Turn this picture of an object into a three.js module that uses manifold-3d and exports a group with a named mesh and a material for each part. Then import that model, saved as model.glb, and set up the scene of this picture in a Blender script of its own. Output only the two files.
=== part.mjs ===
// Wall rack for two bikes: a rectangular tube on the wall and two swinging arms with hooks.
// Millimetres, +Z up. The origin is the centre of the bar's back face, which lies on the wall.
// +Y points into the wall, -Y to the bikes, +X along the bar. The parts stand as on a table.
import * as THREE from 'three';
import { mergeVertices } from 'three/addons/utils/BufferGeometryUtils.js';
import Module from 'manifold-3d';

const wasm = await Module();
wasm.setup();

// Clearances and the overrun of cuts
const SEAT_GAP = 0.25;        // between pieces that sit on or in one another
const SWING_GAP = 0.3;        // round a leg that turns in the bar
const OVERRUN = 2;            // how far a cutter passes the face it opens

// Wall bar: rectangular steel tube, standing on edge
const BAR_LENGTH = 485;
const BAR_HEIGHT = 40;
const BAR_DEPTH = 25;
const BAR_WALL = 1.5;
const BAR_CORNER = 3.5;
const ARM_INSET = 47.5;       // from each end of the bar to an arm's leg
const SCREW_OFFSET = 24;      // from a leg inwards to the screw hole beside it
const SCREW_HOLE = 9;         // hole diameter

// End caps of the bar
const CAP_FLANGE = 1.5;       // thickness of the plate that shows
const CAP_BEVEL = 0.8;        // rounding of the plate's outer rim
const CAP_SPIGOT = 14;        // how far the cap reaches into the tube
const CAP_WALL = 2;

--

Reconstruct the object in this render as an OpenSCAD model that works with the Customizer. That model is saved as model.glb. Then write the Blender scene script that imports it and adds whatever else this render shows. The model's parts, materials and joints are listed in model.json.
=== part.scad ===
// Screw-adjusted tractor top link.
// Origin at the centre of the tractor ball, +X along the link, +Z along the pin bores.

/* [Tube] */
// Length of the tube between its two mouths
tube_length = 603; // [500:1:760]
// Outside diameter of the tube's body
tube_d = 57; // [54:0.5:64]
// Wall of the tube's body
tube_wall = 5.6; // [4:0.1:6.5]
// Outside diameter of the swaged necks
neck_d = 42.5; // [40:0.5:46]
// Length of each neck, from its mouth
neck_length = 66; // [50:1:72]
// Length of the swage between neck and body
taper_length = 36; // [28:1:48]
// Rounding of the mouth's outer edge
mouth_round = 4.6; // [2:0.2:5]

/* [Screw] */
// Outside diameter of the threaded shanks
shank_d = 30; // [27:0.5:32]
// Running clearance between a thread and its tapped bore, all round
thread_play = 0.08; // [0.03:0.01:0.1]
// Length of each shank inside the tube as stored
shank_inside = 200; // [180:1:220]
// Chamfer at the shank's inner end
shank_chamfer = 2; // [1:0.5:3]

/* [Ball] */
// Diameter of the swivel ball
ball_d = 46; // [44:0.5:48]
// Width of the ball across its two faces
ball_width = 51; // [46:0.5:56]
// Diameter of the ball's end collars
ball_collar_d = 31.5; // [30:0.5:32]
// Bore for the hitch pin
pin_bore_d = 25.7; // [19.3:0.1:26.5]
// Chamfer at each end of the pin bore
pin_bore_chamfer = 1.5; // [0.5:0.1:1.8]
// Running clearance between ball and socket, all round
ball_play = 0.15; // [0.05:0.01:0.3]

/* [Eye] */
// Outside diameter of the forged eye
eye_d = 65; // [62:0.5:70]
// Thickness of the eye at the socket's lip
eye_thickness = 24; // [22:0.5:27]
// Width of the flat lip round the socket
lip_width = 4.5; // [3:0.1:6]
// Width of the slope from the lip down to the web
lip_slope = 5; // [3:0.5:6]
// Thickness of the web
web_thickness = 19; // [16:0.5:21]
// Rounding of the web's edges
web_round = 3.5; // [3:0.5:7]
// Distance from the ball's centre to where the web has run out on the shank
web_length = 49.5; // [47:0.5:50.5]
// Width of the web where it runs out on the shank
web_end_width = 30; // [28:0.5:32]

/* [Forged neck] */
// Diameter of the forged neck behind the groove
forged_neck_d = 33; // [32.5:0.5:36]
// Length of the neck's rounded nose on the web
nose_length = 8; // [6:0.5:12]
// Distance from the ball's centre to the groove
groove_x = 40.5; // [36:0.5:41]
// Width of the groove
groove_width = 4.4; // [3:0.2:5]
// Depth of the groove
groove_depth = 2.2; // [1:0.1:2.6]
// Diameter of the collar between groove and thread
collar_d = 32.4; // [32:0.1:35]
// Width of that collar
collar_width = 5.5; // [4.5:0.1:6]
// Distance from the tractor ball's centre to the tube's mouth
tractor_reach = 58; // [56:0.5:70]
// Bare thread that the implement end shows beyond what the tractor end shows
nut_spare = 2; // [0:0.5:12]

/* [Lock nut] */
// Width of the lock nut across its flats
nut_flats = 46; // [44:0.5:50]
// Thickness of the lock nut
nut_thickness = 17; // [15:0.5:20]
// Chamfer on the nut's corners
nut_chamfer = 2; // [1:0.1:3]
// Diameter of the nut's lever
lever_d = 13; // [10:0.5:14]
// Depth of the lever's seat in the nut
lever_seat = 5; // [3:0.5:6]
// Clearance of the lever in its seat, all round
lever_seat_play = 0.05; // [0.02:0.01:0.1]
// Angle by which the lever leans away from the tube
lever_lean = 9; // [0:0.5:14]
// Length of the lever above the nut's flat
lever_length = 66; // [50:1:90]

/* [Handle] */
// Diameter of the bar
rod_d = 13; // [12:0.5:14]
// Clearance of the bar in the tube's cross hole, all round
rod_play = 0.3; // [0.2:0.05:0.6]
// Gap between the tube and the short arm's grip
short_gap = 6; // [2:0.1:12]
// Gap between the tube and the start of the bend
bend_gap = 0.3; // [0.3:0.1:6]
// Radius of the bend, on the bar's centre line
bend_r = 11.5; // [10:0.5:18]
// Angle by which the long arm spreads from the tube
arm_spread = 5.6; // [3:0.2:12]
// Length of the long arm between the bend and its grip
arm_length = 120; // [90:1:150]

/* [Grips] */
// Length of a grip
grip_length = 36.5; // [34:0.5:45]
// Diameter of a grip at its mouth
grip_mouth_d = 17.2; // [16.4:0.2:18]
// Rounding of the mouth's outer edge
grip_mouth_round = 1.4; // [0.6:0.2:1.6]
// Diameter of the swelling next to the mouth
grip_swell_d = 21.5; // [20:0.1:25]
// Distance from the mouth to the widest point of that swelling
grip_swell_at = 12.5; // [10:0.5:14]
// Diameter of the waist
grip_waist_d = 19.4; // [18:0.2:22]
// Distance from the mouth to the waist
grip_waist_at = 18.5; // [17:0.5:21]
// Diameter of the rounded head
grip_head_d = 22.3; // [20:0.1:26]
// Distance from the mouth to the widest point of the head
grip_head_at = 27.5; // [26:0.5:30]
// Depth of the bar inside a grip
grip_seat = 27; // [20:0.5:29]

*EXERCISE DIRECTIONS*
Print exactly the lines above from the one with "Reconstruct the object" to the one with "shank_chamfer = 2; // [1:0.5:3]", including both.

*WRITTEN RESPONSE*
Reconstruct the object in this render as an OpenSCAD model that works with the Customizer. That model is saved as model.glb. Then write the Blender scene script that imports it and adds whatever else this render shows. The model's parts, materials and joints are listed in model.json.
=== part.scad ===
// Screw-adjusted tractor top link.
// Origin at the centre of the tractor ball, +X along the link, +Z along the pin bores.

/* [Tube] */
// Length of the tube between its two mouths
tube_length = 603; // [500:1:760]
// Outside diameter of the tube's body
tube_d = 57; // [54:0.5:64]
// Wall of the tube's body
tube_wall = 5.6; // [4:0.1:6.5]
// Outside diameter of the swaged necks
neck_d = 42.5; // [40:0.5:46]
// Length of each neck, from its mouth
neck_length = 66; // [50:1:72]
// Length of the swage between neck and body
taper_length = 36; // [28:1:48]
// Rounding of the mouth's outer edge
mouth_round = 4.6; // [2:0.2:5]

/* [Screw] */
// Outside diameter of the threaded shanks
shank_d = 30; // [27:0.5:32]
// Running clearance between a thread and its tapped bore, all round
thread_play = 0.08; // [0.03:0.01:0.1]
// Length of each shank inside the tube as stored
shank_inside = 200; // [180:1:220]
// Chamfer at the shank's inner end
shank_chamfer = 2; // [1:0.5:3]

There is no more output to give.